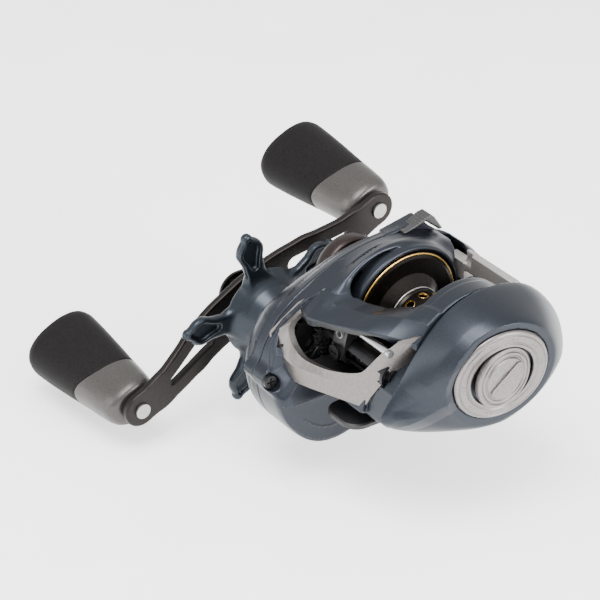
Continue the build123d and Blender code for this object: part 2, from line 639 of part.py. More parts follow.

...

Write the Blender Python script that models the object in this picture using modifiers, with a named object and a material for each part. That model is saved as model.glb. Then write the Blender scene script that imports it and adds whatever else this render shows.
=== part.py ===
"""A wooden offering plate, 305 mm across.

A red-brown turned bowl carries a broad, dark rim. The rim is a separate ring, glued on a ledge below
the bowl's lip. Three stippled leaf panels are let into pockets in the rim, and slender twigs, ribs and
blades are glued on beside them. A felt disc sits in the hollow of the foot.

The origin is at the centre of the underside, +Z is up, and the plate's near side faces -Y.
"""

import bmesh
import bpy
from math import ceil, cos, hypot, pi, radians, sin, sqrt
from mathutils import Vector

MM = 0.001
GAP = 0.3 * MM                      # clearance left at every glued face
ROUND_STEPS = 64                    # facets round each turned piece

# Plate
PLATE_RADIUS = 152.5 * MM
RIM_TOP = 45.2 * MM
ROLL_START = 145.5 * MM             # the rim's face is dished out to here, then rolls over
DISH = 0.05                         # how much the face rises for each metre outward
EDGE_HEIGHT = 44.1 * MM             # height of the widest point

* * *

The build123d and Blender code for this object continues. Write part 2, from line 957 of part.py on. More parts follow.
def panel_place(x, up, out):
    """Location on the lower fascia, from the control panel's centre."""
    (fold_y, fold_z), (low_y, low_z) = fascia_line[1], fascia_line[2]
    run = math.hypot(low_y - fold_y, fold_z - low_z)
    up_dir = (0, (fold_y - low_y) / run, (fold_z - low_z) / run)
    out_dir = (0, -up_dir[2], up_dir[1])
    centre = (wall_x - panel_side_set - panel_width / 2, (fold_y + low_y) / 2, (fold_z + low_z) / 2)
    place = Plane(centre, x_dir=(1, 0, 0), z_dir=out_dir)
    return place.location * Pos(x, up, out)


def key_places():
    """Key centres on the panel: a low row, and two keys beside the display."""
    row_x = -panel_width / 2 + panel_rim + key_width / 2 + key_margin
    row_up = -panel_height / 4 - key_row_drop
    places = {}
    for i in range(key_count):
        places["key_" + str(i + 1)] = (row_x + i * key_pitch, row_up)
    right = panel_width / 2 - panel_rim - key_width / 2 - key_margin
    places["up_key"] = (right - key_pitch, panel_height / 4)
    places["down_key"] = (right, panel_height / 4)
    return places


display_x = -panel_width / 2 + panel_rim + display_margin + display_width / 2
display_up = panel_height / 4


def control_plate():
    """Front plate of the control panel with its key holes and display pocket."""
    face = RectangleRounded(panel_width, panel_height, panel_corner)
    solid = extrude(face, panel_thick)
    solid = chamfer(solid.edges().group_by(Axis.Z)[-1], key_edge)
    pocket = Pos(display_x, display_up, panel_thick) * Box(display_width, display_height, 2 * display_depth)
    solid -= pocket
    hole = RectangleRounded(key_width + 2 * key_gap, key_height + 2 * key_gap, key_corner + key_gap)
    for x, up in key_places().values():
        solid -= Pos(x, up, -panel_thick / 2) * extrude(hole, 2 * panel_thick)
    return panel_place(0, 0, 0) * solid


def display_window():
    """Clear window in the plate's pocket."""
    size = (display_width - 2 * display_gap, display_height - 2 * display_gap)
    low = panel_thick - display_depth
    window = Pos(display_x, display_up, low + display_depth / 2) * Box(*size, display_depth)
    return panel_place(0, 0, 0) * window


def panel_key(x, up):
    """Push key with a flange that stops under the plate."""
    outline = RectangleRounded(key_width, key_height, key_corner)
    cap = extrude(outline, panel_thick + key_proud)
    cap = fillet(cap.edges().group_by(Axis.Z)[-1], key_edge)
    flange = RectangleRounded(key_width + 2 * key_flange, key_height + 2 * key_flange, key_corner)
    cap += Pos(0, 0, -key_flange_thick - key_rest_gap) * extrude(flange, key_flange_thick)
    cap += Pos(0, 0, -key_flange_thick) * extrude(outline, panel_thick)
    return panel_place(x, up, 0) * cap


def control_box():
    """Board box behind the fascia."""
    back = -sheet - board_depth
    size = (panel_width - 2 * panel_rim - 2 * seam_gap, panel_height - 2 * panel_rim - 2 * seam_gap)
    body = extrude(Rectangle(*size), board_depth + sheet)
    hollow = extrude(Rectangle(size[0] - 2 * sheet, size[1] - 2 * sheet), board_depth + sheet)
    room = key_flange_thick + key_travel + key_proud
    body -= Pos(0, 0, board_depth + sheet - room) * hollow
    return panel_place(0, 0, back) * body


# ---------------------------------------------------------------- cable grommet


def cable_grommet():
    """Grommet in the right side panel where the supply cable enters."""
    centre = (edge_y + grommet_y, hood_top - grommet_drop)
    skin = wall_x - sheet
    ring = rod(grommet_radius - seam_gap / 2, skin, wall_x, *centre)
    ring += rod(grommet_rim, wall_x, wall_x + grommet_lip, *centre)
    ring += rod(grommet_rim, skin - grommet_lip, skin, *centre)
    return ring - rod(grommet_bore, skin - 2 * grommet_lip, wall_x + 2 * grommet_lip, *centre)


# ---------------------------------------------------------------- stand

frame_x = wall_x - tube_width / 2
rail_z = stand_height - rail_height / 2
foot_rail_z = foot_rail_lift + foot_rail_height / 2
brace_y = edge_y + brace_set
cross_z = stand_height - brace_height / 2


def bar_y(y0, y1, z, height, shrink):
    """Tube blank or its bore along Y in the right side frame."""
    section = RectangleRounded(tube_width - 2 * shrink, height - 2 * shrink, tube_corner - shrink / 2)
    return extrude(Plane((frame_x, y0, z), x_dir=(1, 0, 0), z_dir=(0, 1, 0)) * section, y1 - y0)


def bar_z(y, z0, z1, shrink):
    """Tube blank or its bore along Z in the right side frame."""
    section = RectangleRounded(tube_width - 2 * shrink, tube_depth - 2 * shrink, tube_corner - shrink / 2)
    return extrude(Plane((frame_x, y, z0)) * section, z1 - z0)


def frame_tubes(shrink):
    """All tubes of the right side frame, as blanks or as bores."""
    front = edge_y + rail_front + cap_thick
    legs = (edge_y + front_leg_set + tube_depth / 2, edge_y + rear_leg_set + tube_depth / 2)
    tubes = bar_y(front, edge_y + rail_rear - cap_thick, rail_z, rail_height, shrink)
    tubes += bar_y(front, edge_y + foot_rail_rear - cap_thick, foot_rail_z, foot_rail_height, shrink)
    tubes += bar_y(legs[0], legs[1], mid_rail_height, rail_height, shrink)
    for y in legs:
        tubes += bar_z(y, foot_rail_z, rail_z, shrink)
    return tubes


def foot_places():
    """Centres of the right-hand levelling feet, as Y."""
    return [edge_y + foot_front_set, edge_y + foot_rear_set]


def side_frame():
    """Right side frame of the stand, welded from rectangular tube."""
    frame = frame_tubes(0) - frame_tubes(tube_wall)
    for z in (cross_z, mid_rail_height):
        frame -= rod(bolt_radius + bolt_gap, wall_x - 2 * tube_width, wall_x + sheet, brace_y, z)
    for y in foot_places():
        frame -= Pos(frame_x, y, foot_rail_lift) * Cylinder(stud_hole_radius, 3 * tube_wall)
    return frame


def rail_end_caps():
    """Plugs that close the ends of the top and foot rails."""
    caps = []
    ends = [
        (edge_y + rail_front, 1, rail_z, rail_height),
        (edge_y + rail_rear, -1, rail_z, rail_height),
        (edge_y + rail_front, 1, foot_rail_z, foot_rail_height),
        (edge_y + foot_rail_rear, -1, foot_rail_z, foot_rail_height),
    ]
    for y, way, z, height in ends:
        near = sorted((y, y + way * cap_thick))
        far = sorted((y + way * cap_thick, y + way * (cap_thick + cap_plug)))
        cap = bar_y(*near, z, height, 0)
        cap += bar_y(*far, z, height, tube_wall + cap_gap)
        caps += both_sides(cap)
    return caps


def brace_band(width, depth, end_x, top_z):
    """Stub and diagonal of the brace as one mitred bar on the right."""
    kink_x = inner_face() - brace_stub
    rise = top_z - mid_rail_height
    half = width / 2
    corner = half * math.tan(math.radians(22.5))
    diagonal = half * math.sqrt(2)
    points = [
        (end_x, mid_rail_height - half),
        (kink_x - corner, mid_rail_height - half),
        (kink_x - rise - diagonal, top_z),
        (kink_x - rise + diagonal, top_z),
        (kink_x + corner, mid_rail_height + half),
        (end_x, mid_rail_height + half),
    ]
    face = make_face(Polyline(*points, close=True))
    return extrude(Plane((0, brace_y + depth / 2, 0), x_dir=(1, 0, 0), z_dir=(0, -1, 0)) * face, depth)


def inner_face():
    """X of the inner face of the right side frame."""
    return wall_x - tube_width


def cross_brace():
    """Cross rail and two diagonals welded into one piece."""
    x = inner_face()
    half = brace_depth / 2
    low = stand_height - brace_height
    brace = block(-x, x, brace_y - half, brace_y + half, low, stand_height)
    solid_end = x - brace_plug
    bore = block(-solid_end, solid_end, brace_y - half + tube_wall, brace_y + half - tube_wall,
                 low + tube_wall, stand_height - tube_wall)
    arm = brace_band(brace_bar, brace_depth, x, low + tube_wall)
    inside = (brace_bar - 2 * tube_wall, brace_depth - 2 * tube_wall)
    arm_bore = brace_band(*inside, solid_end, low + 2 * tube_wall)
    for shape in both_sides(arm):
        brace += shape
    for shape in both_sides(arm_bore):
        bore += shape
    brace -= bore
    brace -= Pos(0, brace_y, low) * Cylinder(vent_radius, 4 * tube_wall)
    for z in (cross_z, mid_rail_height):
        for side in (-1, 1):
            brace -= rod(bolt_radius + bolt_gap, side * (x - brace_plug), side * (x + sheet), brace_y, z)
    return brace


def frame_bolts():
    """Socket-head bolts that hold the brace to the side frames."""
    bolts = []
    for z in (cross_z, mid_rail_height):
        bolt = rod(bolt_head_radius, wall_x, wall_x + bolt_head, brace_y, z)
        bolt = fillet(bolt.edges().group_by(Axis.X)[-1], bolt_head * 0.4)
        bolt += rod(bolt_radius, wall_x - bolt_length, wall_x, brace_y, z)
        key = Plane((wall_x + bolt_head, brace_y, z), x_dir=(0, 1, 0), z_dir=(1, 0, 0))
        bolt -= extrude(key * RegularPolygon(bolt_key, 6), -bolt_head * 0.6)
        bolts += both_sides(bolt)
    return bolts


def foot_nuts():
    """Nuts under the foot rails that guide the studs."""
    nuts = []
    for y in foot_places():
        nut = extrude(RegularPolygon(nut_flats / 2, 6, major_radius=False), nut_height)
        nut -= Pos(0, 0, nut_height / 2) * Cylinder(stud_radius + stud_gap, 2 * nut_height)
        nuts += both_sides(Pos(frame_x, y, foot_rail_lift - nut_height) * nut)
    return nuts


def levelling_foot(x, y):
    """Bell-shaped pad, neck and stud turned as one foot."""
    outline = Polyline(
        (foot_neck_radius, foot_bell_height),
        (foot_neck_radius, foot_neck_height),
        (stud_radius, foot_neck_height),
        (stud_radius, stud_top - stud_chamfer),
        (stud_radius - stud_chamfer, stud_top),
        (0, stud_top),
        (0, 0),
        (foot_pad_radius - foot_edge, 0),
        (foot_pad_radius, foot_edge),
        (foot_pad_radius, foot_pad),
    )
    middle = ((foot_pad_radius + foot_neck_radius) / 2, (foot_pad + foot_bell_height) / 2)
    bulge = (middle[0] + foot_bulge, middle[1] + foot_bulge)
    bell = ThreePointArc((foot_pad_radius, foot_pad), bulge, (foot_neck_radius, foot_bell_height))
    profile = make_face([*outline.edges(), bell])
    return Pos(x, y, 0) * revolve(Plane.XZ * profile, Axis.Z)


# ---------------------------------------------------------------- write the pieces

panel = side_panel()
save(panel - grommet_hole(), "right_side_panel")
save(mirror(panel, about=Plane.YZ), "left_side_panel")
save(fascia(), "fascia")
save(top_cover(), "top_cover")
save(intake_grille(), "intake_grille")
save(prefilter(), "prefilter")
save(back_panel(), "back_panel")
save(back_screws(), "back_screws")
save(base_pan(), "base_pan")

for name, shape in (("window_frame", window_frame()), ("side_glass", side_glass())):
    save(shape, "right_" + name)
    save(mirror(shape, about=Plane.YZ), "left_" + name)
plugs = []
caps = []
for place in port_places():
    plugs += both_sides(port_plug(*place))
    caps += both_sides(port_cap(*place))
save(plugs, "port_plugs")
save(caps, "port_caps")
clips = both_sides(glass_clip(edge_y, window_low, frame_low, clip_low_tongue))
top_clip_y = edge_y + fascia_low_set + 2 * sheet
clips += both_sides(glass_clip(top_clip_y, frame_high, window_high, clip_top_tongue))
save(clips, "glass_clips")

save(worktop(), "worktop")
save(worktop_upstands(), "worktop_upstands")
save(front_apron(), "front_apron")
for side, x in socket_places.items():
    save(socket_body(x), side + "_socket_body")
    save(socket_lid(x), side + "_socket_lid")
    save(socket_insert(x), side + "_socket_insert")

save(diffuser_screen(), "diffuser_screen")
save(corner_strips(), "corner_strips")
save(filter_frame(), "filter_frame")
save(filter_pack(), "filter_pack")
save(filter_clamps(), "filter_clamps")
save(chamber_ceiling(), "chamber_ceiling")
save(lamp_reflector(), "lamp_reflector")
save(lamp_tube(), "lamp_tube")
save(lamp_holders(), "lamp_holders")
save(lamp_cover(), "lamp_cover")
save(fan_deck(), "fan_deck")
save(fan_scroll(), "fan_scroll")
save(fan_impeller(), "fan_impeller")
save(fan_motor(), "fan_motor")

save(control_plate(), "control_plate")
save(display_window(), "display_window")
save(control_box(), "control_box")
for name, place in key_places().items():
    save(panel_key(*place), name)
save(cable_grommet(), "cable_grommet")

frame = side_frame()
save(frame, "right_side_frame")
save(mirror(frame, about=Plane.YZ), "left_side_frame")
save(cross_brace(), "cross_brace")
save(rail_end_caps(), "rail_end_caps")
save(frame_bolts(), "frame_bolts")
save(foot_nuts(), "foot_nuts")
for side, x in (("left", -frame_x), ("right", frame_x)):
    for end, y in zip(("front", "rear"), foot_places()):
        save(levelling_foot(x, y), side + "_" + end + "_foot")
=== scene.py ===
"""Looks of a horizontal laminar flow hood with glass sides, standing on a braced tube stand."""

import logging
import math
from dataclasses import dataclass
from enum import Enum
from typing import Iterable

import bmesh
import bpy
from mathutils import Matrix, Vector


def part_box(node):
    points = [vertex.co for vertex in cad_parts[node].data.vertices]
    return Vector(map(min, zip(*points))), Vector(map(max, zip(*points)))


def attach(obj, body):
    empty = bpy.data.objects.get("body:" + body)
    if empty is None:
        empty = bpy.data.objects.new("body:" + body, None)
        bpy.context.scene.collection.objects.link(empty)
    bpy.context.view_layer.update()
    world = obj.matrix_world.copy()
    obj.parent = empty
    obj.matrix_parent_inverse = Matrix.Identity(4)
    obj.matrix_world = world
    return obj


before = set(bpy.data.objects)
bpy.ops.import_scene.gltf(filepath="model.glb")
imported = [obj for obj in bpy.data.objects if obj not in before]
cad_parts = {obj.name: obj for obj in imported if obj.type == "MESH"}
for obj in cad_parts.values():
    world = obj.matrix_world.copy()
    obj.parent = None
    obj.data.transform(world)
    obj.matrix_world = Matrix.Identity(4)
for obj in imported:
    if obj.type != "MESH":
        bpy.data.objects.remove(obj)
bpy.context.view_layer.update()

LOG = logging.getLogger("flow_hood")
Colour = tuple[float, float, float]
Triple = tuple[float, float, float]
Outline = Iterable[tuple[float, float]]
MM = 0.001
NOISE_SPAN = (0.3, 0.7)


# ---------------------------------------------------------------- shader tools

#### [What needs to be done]
Copy exactly the lines from the line with "frame = side_frame()" up to and including the line with "points = [vertex.co", and no other lines.

#### [Task result]
frame = side_frame()
save(frame, "right_side_frame")
save(mirror(frame, about=Plane.YZ), "left_side_frame")
save(cross_brace(), "cross_brace")
save(rail_end_caps(), "rail_end_caps")
save(frame_bolts(), "frame_bolts")
save(foot_nuts(), "foot_nuts")
for side, x in (("left", -frame_x), ("right", frame_x)):
    for end, y in zip(("front", "rear"), foot_places()):
        save(levelling_foot(x, y), side + "_" + end + "_foot")
=== scene.py ===
"""Looks of a horizontal laminar flow hood with glass sides, standing on a braced tube stand."""

import logging
import math
from dataclasses import dataclass
from enum import Enum
from typing import Iterable

import bmesh
import bpy
from mathutils import Matrix, Vector


def part_box(node):
    points = [vertex.co for vertex in cad_parts[node].data.vertices]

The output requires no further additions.